→ Items
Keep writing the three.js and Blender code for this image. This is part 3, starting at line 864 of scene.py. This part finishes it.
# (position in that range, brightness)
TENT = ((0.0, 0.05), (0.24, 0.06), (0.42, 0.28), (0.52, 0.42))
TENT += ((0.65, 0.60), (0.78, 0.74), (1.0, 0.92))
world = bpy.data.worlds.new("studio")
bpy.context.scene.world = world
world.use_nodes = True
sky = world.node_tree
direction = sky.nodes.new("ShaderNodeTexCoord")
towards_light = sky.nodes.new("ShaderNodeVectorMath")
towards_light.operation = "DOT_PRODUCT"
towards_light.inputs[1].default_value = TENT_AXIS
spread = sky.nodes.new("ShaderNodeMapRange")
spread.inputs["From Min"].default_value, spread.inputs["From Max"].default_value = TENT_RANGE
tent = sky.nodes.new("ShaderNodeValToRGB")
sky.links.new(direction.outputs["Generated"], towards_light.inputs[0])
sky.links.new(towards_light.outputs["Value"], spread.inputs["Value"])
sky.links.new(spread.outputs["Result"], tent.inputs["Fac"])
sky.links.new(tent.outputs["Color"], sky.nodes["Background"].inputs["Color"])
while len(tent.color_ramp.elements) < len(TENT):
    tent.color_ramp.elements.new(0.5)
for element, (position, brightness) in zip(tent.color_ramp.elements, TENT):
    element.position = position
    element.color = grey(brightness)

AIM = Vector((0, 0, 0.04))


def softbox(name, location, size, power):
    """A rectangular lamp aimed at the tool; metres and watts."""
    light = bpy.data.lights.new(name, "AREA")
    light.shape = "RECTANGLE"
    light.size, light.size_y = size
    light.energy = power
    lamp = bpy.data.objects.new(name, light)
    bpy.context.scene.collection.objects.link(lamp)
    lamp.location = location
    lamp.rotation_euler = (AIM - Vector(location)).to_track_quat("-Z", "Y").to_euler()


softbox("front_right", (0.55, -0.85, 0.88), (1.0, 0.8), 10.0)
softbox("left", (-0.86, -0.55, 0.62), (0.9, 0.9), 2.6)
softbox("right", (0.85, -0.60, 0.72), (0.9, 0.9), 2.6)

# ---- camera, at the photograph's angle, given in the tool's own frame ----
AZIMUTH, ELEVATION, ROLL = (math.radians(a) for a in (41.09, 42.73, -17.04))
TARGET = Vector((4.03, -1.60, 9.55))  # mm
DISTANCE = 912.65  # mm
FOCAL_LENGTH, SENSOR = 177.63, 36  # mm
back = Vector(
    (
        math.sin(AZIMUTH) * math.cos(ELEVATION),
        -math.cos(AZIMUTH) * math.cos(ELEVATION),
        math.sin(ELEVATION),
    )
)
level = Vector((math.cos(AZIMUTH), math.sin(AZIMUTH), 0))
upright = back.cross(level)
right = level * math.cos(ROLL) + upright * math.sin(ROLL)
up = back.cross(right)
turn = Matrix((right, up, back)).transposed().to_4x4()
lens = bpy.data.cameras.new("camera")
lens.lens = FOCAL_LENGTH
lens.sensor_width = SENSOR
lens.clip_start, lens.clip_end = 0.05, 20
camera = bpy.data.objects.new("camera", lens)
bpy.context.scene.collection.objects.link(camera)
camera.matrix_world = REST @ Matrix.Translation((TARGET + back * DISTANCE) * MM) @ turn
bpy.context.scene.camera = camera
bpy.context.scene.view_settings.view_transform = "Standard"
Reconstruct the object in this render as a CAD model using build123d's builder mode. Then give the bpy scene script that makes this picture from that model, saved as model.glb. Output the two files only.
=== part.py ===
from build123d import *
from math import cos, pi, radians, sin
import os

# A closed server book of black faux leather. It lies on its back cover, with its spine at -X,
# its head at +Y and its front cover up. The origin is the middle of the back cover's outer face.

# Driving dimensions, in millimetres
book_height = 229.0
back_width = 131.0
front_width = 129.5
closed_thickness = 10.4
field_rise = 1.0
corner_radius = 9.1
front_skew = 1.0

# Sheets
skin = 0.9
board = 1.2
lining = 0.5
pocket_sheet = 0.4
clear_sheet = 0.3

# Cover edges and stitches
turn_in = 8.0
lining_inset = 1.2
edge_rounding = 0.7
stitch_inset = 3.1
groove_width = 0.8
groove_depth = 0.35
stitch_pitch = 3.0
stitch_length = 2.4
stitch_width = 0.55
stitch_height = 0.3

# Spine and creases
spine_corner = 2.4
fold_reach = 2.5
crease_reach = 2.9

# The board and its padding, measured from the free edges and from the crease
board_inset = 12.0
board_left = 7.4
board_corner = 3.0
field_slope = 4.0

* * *

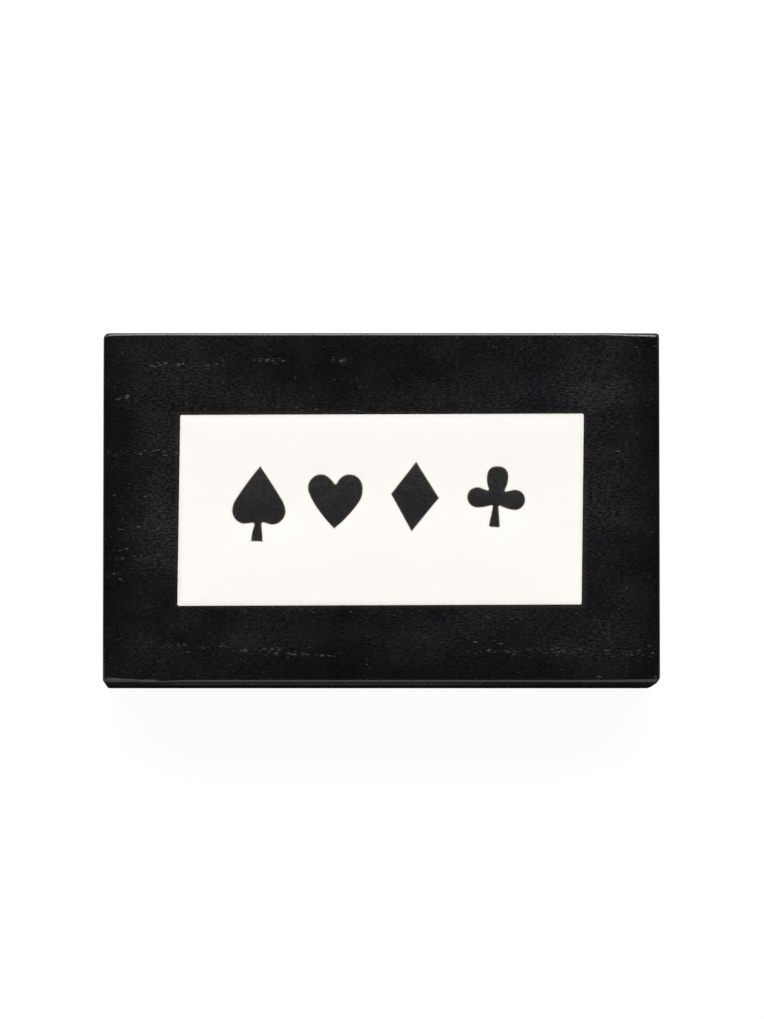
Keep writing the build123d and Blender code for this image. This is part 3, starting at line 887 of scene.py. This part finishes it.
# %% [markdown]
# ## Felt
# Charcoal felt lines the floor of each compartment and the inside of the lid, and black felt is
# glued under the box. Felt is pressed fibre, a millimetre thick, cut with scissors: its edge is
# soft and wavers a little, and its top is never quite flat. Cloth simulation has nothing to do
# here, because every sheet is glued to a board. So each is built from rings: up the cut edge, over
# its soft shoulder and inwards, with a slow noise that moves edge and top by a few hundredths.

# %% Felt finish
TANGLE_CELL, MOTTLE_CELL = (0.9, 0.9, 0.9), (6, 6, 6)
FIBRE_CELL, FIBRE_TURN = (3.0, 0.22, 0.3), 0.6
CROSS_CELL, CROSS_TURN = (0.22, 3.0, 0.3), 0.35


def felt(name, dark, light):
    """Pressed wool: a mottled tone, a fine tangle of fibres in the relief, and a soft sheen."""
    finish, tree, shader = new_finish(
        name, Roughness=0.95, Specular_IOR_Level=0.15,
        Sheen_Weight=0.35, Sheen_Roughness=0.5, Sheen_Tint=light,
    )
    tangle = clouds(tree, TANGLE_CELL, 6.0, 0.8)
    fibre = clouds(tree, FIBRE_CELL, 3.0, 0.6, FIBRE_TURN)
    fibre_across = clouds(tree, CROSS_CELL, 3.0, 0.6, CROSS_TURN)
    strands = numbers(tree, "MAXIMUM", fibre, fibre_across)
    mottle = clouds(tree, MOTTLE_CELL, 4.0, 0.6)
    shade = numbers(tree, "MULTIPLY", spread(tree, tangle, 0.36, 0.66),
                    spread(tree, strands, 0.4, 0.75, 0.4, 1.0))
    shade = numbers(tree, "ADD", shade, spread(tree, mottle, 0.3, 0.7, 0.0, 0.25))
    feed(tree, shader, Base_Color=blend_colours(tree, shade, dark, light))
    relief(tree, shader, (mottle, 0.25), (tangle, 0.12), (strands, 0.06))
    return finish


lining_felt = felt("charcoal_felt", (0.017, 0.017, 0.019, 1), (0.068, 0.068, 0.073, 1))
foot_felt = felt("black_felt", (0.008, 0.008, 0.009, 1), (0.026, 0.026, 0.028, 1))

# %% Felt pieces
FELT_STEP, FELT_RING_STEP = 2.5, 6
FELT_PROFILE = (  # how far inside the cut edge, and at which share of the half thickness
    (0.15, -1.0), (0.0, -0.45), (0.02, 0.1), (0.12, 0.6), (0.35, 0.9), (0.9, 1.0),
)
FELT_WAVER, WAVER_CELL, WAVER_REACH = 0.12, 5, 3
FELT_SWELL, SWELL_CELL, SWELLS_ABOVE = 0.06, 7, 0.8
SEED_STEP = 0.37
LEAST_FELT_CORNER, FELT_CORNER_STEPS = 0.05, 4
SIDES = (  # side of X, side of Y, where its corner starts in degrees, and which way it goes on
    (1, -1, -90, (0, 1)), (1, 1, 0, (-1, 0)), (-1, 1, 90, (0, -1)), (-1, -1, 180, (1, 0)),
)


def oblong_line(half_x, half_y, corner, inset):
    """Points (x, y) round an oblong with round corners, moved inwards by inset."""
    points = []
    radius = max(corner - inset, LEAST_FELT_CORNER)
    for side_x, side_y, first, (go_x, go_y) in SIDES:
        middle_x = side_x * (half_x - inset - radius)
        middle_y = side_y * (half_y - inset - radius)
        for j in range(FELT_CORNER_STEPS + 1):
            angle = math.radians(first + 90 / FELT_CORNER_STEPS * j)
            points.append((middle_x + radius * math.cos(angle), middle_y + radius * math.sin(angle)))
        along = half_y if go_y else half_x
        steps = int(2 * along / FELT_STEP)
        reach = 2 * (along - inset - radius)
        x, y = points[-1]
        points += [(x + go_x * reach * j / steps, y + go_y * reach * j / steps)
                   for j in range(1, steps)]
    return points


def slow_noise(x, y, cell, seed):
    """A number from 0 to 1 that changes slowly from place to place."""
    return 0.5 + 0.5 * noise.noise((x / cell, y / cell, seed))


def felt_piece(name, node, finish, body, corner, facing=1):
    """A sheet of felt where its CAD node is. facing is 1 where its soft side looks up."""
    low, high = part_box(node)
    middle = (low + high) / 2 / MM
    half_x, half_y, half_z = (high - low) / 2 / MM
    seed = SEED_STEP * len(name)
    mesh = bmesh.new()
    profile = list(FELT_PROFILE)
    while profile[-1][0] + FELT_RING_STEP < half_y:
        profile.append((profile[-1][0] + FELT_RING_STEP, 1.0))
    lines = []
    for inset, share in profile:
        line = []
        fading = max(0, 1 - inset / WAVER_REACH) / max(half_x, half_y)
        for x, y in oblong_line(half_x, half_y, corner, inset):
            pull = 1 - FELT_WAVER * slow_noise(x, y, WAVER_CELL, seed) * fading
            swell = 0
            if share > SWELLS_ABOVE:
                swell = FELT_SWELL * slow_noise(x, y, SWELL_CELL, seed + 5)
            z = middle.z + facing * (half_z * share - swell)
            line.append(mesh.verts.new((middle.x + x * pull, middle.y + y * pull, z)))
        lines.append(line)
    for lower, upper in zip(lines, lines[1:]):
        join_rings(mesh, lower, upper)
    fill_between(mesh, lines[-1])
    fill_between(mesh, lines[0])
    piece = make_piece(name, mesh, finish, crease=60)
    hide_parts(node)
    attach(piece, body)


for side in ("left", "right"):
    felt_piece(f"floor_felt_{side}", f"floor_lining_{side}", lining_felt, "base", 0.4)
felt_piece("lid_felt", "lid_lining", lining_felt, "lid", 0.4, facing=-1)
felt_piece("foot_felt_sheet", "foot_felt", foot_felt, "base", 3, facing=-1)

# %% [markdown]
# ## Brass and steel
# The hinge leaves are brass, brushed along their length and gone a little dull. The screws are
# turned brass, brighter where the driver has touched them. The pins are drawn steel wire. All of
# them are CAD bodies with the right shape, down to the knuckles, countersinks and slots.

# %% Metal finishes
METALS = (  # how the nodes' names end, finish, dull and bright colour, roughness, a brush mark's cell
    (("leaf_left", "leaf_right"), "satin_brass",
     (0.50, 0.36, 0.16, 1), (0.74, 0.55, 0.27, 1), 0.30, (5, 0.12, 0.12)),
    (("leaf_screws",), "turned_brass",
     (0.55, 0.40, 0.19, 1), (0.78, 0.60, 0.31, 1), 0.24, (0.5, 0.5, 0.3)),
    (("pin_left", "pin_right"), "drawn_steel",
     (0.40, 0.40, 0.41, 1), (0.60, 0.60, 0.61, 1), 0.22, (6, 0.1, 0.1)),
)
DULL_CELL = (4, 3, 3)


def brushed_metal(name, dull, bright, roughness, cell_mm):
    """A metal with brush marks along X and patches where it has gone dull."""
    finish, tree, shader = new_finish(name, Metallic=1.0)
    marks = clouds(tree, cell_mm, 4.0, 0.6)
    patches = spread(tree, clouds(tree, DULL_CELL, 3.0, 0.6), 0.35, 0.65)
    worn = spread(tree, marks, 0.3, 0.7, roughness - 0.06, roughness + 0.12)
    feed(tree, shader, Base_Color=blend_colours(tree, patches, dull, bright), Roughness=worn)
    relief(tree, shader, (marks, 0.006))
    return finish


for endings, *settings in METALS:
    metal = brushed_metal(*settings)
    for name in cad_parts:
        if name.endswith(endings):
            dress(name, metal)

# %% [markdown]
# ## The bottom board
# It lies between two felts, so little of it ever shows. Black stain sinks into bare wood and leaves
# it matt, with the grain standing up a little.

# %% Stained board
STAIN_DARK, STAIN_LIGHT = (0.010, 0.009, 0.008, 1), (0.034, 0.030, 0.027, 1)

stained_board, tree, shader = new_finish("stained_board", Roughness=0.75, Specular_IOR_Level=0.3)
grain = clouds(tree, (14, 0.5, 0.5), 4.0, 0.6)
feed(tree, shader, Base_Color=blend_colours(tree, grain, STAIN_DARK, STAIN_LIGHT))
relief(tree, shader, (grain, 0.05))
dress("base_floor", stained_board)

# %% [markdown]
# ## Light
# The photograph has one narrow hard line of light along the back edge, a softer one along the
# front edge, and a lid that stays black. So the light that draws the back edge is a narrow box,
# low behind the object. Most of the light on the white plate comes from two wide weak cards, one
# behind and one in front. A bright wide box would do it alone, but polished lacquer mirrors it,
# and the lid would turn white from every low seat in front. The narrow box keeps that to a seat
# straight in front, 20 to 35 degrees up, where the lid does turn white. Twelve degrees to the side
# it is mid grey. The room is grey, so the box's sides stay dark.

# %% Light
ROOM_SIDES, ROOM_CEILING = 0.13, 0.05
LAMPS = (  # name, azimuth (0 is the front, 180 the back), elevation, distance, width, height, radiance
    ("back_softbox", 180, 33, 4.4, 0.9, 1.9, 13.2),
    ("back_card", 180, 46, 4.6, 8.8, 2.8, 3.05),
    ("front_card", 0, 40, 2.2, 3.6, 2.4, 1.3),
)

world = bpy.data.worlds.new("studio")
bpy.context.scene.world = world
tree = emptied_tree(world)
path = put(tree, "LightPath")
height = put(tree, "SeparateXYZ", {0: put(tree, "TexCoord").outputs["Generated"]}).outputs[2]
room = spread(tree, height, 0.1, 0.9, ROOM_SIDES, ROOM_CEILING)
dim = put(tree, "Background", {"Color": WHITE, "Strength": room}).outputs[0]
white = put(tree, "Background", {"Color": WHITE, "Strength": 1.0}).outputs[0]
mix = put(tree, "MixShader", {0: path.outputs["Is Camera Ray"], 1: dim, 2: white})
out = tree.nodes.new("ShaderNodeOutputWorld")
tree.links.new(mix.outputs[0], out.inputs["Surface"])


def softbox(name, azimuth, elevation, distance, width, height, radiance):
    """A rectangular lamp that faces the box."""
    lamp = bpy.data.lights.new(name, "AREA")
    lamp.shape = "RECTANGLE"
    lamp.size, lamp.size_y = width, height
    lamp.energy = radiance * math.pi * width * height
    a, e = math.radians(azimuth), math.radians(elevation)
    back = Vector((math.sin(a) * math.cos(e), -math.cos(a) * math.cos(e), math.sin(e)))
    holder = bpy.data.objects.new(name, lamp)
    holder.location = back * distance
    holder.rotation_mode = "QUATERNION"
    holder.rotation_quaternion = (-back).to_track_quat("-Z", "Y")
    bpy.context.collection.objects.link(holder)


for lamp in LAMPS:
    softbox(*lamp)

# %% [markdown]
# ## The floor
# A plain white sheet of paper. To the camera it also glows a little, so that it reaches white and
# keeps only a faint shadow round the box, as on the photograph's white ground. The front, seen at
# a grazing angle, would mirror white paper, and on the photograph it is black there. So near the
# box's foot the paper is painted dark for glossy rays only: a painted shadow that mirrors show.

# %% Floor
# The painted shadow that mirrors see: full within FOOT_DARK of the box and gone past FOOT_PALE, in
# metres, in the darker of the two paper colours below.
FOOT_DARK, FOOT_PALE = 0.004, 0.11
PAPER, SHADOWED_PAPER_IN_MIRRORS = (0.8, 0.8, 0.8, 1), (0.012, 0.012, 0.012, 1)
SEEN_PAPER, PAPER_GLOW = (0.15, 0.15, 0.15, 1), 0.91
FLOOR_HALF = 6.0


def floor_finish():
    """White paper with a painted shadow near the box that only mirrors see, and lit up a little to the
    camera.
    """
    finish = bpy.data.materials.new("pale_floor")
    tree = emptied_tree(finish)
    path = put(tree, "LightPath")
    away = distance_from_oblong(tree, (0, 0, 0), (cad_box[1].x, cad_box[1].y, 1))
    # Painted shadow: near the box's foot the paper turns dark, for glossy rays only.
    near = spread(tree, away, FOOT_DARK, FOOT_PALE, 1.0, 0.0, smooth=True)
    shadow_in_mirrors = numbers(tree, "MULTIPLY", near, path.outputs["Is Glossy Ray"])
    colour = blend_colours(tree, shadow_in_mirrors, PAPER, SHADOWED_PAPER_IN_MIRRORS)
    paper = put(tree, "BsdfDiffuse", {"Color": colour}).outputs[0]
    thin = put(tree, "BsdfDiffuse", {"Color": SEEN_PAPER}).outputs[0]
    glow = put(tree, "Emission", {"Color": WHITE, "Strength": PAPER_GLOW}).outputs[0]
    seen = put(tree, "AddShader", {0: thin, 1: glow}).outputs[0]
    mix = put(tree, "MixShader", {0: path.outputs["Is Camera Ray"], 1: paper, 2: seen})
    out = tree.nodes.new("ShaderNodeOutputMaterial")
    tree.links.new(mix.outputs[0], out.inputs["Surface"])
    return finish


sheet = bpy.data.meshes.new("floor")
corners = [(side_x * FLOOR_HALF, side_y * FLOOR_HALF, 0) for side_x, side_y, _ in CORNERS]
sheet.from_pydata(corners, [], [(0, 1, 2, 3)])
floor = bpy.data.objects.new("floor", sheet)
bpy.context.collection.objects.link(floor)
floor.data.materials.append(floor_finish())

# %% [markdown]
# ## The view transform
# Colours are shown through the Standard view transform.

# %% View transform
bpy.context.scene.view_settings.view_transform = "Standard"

==

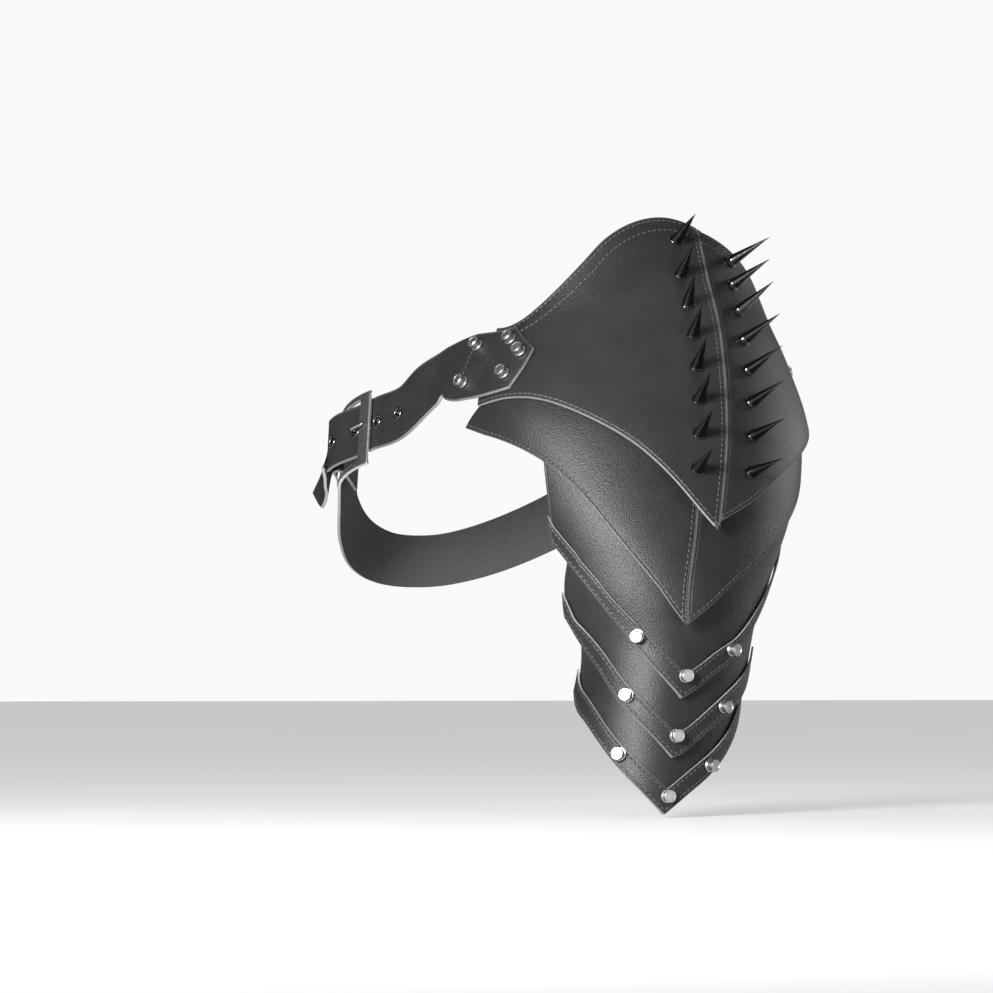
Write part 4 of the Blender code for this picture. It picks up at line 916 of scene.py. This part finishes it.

→ What this task involves
Looking at the data above, return every line from the one with "Keep writing the build123d" down to the one with "CROSS_CELL, CROSS_TURN = (0.22, 3.0, 0.3), 0.35", exactly and inclusively.

→ Correct answer
Keep writing the build123d and Blender code for this image. This is part 3, starting at line 887 of scene.py. This part finishes it.
# %% [markdown]
# ## Felt
# Charcoal felt lines the floor of each compartment and the inside of the lid, and black felt is
# glued under the box. Felt is pressed fibre, a millimetre thick, cut with scissors: its edge is
# soft and wavers a little, and its top is never quite flat. Cloth simulation has nothing to do
# here, because every sheet is glued to a board. So each is built from rings: up the cut edge, over
# its soft shoulder and inwards, with a slow noise that moves edge and top by a few hundredths.

# %% Felt finish
TANGLE_CELL, MOTTLE_CELL = (0.9, 0.9, 0.9), (6, 6, 6)
FIBRE_CELL, FIBRE_TURN = (3.0, 0.22, 0.3), 0.6
CROSS_CELL, CROSS_TURN = (0.22, 3.0, 0.3), 0.35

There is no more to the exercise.